The Thunder have obviously been extremely successful in the draft, partly by luck and partly because of wonderful advanced scouting and homework done by the front office.
But I’ve always kind of wondered if Sam Presti and his staff did such a great job drafting, or if they just did a great job developing. Maybe that’s a chicken-or-the-egg type of thing, but when you look at it, Presti really hasn’t whiffed on a draft pick yet. Byron Mullens looked to be a swing-and-a-miss, but all he really needed was a chance, which he’s getting in Charlotte.
On the NBA Today podcast, basketball genius David Thorpe was on and explained his theory of “Royal Jelly.” What’s royal jelly? It’s the stuff that baby bees get that turn them into powerful queen bees. Some guys are born with it. Some guys need it given to them, by the hive (or organization) if you will.

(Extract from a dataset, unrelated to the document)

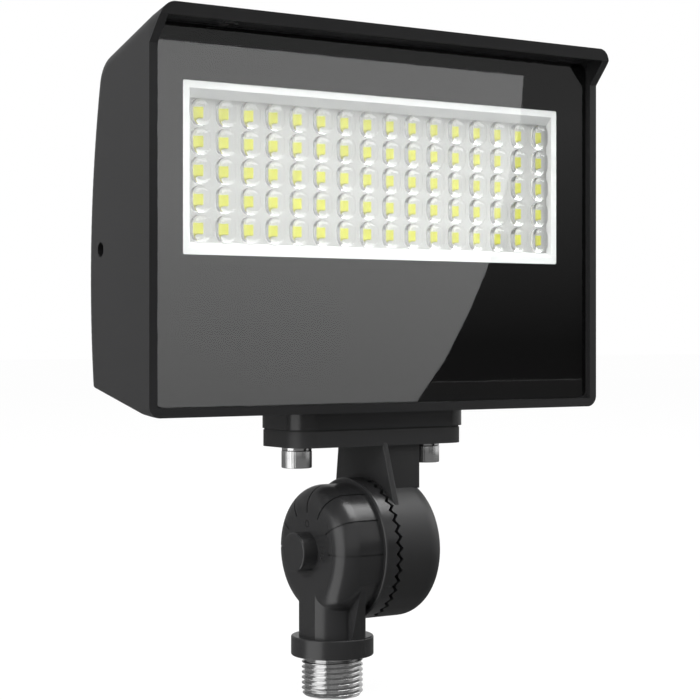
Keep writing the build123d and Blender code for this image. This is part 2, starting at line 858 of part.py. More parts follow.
def mark_cuts():
    """Engraved angle marks over the dome."""
    cuts = []
    for angle in range(-90, 91, mark_step):
        ring = rod((hub_end - 0.1, 0, pivot_z), flange_start - hub_end, hub_radius + 1, (1, 0, 0))
        core = rod((hub_end + mark_depth, 0, pivot_z), 40, hub_radius - mark_depth, (1, 0, 0))
        core = fillet(core.faces().sort_by(Axis.X)[0].edges(), hub_shoulder - mark_depth)
        blade = box_between(
            (hub_end - 1, -mark_width / 2, pivot_z + hub_radius - 9.5),
            (flange_start, mark_width / 2, pivot_z + hub_radius + 2),
        )
        turn = Pos(0, 0, pivot_z) * Rot(angle, 0, 0) * Pos(0, 0, -pivot_z)
        cuts.append(turn * (blade & ring) - core)
    return cuts


def build_oring():
    """Seal ring between the two halves of the knuckle."""
    ring = Torus(oring_radius, oring_cord / 2)
    x = hub_root + oring_cord / 2 + 0.05
    return Pos(x, 0, pivot_z) * Rot(0, 90, 0) * ring


def build_pivot_bolt():
    """Socket-head bolt that clamps the tilt joint."""
    start = (disc_end - pivot_head_gap, 0, pivot_z)
    tip = hub_end - end_boss_height + 2.5
    length = start[0] - pivot_head_height - tip
    return socket_screw(start, (-1, 0, 0), pivot_head_radius, pivot_head_height,
                        pivot_radius, length, pivot_socket_flat)


def build_pivot_washer():
    """Washer under the pivot bolt's head."""
    face = disc_end - pivot_head_gap - pivot_head_height
    thickness = pivot_washer_thickness - pivot_washer_gap
    ring = rod((face - thickness, 0, pivot_z), thickness, pivot_head_radius - 0.1, (1, 0, 0))
    return ring - rod((face - 5, 0, pivot_z), 9, pivot_radius, (1, 0, 0))


def build_nipple():
    """Threaded half-inch nipple with its wire bore and spigot."""
    root = nipple_radius - thread_depth
    turns = int((collar_bottom - nipple_chamfer) / thread_pitch)
    outline = [(nipple_bore, 0), (nipple_radius - nipple_chamfer, 0)]
    z = nipple_chamfer
    flank = (thread_pitch - thread_crest * 2) / 2
    for k in range(turns):
        outline += [(nipple_radius, z), (nipple_radius, z + thread_crest)]
        outline += [(root, z + thread_crest + flank), (root, z + 2 * thread_crest + flank)]
        z += thread_pitch
    outline += [(root, collar_bottom), (spigot_radius, collar_bottom)]
    outline += [(spigot_radius, collar_bottom + spigot_length), (nipple_bore, collar_bottom + spigot_length)]
    return revolve(Plane.XZ * make_face(Polyline(*outline, close=True)), Axis.Z)


def build_grub_screw():
    """Grub screw that locks the nipple in the collar."""
    z = collar_bottom + spigot_length / 2
    screw = rod((0, spigot_radius, z), grub_length, grub_radius, (0, 1, 0))
    plane = Plane(origin=(0, spigot_radius + grub_length, z), z_dir=(0, 1, 0))
    return screw - extrude(plane * RegularPolygon(1.0, 6), -1.5)


pieces = {
    "housing": build_housing,
    "front_glass": build_glass,
    "glass_print": build_glass_print,
    "glass_seal": build_seal,
    "window_frame": build_window_frame,
    "lens_array": build_lens_array,
    "diodes": build_diodes,
    "diode_board": build_board,
    "thermal_pad": build_pad,
    "heat_spreader": build_spreader,
    "spreader_screws": build_spreader_screws,
    "board_screws": build_board_screws,
    "board_connector": build_board_connector,
    "driver_leads": build_leads,
    "driver_case": build_driver_case,
    "driver_cover": build_driver_cover,
    "driver_board": build_driver_board,
    "driver_transformer": build_transformer,
    "driver_capacitors": build_capacitors,
    "driver_screws": build_driver_screws,
    "terminal_block": build_terminal_block,
    "foot_gasket": build_gasket,
    "knuckle_arm": build_arm,
    "mounting_bolts": build_mounting_bolts,
    "lock_washers": build_lock_washers,
    "knuckle_hub": build_hub,
    "pivot_oring": build_oring,
    "pivot_bolt": build_pivot_bolt,
    "pivot_washer": build_pivot_washer,
    "nipple": build_nipple,
    "nipple_grub_screw": build_grub_screw,
}

for name, build in pieces.items():
    shape = build()
    if name == "knuckle_hub":
        for cut in mark_cuts():
            shape -= cut
    save(shape, name)
    print(name, round(shape.volume, 1))
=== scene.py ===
import math
import bmesh
import bpy
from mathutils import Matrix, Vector


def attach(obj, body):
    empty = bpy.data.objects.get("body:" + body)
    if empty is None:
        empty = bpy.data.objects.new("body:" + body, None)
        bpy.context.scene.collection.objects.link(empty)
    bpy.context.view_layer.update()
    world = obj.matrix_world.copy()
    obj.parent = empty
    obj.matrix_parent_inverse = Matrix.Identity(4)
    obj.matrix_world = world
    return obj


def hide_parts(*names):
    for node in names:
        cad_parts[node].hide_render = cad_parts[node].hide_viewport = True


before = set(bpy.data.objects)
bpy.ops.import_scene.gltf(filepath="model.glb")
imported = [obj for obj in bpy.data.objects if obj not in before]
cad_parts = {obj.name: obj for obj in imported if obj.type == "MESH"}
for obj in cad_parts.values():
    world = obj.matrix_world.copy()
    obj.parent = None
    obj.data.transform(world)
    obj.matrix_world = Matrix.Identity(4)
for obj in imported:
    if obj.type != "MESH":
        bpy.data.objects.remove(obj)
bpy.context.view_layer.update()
mm = 0.001
print("frame loaded")

# camera: level, 34 degrees left of straight in front
cameraSettings = {"place": (-0.3605, -0.5455, 0.1257), "turn": 34.0, "lens": 96.4, "shiftY": -0.0229}


def makeCamera(settings):
    data = bpy.data.cameras.new("camera")
    data.lens = settings["lens"]
    data.sensor_width = 36.0
    data.shift_y = settings["shiftY"]
    data.clip_start = 0.01
    data.clip_end = 50.0
    camera = bpy.data.objects.new("camera", data)
    camera.location = settings["place"]
    camera.rotation_euler = (math.radians(90), 0, math.radians(-settings["turn"]))
    bpy.context.collection.objects.link(camera)
    bpy.context.scene.camera = camera


makeCamera(cameraSettings)


# small helpers for building shader trees
def newMaterial(name):
    material = bpy.data.materials.new(name)
    material.use_nodes = True
    nodes = material.node_tree.nodes
    shader = nodes["Principled BSDF"]
    return material, nodes, material.node_tree.links, shader


def objectCoordinates(nodes):
    return nodes.new("ShaderNodeTexCoord").outputs["Object"]


def newGroup(name, inputs, outputs):
    group = bpy.data.node_groups.new(name, "ShaderNodeTree")
    for socketName, kind, value in inputs:
        socket = group.interface.new_socket(name=socketName, in_out="INPUT", socket_type=kind)
        if value is not None:
            socket.default_value = value
    for socketName, kind in outputs:
        group.interface.new_socket(name=socketName, in_out="OUTPUT", socket_type=kind)
    return group, group.nodes.new("NodeGroupInput"), group.nodes.new("NodeGroupOutput")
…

Thorpe says James Harden and Russell Westbrook both needed a little royal jelly (15:30 mark) to become the players that they are right now. Basically his point is, had either of those guys, specifically Westbrook, gone to a different organization, the chances they would’ve busted would’ve been much higher.
“They needed the exact right environment for them or I think had they gone to different places, they would not be the players they are,” Thorpe said.”I think had [Westbrook] gone elsewhere, we would’ve seen much more drama, much bigger issues and not nearly the level of player we’re seeing now.”
The reasons are for all the things you see with Westbrook right now. His emotions, his personality, his chip on the shoulder, his erratic decision-making — take that to any other organization that might not have the culture of the Thunder that was keen on development and Westbrook could’ve been a ticking time bomb. Lots of players have NBA ability. But not all of them have what it takes between the ears and not all of them are gifted with the right kind of culture to help them fully realize what they’re capable of.
And that’s really the core of the so-called Thunder Model. I honestly think the Thunder’s front office feels that if they do their homework and scout a player that fits not just because of talent, but because of mindset, work ethic and mold-ability, that they can turn anybody into a good basketball player. Other front offices tend to take the shot at what they see as the great talent, the can’t-miss player. Presti, other than Kevin Durant who was a no-brainer, went in consecutive drafts for the guy people weren’t so sure on. Both Harden and Westbrook were guys that everyone agreed had talent, but how much upside is there really? They might be decent players, but top five guys? Prime candidates to bust, as Thorpe said.
There are guys you can’t screw up like LeBron, KD, Kobe Bryant and Dwight Howard. There are guys that are just going to be great no matter what, because as Thorpe said, they already had the royal jelly. But some guys need it given to them, whether that’s through a coach or an organization.
I remember last year at the trade deadline there was some noise the Thunder might try and acquire Hasheem Thabeet. People obviously thought this was crazy. But Thabeet has talent and Thabeet has ability packed into a 7-3 frame. And I truly believe if he were in OKC’s “program,” as Presti loves to call it, he would develop into a solid NBA big. Maybe not as great as his No. 2 overall draft pick status would suggest, but a serviceable big man.
It’s not just Presti. It’s a whole organizational approach. From the top down, the Thunder want to build from within, using their own tools to shape and mold players. The Thunder pay attention to detail like no other. Everything is part of the process of development from the way players eat, from the film they watch, to playing time, to how they practice. It’s a completely encompassing plan.
I don’t know what the secret sauce is, but there’s something in there where the Thunder just have a great sense for A) what makes a good candidate and B) how to bring the best out of that candidate. It’s not just drafting right and then saying, “Go for it, young man!” It’s about picking the guy that fits the program and then going to work. The mindset is, if you come to Oklahoma City and don’t leave a better basketball player, that’s on you, not the organization.